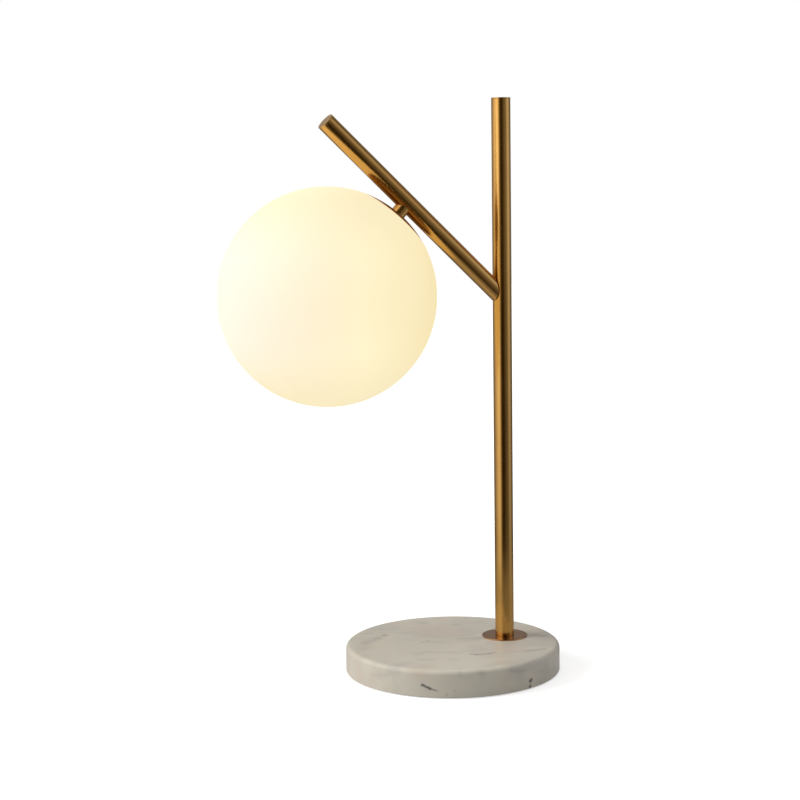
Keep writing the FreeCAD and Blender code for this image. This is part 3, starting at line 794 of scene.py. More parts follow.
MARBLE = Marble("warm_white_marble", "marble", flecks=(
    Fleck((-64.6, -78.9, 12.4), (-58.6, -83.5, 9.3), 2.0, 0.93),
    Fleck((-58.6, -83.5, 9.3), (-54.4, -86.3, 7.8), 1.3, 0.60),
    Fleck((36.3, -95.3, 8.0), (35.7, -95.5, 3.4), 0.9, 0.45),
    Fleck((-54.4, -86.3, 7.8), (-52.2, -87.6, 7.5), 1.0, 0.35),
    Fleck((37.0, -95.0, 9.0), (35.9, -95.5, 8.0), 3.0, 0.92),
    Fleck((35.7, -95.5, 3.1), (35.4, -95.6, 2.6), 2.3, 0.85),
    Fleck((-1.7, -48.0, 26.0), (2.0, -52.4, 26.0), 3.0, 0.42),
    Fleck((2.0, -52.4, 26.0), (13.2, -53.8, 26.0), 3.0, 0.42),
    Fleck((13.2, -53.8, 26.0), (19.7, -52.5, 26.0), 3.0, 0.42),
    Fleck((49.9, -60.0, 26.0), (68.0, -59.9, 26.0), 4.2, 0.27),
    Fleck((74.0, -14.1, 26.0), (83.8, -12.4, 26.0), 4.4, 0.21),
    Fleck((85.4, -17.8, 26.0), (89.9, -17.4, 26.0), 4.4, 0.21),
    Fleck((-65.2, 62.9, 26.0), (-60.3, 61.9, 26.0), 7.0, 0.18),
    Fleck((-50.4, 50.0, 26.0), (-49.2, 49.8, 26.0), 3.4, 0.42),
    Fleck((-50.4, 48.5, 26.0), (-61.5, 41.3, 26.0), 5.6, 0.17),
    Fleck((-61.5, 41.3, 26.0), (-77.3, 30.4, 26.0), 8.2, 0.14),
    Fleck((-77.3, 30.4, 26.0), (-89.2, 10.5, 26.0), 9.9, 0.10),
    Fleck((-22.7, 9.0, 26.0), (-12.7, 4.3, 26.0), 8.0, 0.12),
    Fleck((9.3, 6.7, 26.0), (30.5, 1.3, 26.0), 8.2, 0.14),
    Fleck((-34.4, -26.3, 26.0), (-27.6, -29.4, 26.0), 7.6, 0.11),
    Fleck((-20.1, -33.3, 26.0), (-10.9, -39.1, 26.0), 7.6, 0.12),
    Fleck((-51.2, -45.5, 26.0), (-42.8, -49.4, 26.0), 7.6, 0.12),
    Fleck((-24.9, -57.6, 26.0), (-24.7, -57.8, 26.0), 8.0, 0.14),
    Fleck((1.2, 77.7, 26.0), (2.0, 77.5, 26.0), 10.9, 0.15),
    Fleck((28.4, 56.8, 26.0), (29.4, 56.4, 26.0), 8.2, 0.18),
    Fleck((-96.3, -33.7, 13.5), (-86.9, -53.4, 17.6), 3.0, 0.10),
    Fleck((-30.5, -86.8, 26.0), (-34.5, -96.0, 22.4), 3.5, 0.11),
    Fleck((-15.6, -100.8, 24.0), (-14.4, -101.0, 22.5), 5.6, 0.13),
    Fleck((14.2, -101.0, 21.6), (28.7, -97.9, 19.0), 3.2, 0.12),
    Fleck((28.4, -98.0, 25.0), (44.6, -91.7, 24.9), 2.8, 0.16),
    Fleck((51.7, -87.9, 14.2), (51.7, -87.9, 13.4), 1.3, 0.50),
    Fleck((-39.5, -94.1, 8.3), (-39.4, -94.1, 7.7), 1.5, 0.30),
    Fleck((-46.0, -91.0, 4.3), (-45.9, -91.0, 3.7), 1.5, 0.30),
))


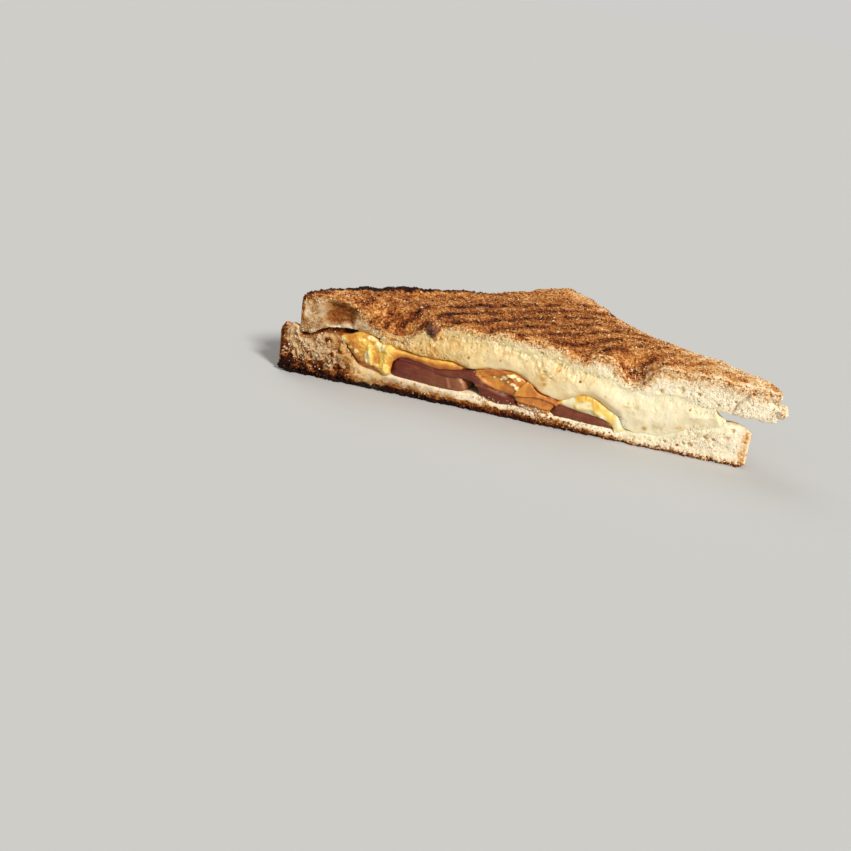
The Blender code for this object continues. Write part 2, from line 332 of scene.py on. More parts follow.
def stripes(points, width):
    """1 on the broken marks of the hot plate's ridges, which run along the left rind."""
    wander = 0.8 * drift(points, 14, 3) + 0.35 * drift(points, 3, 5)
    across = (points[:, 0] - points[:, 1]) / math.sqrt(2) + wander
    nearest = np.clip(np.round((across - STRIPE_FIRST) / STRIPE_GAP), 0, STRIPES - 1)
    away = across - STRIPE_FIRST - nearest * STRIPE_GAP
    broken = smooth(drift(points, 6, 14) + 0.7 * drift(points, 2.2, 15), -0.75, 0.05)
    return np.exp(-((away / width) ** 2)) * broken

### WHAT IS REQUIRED
Reproduce only the lines running from the one that contains "The Blender code" to the last line of the records.

### FINISHED EXERCISE
The Blender code for this object continues. Write part 2, from line 332 of scene.py on. More parts follow.
def stripes(points, width):
    """1 on the broken marks of the hot plate's ridges, which run along the left rind."""
    wander = 0.8 * drift(points, 14, 3) + 0.35 * drift(points, 3, 5)
    across = (points[:, 0] - points[:, 1]) / math.sqrt(2) + wander
    nearest = np.clip(np.round((across - STRIPE_FIRST) / STRIPE_GAP), 0, STRIPES - 1)
    away = across - STRIPE_FIRST - nearest * STRIPE_GAP
    broken = smooth(drift(points, 6, 14) + 0.7 * drift(points, 2.2, 15), -0.75, 0.05)
    return np.exp(-((away / width) ** 2)) * broken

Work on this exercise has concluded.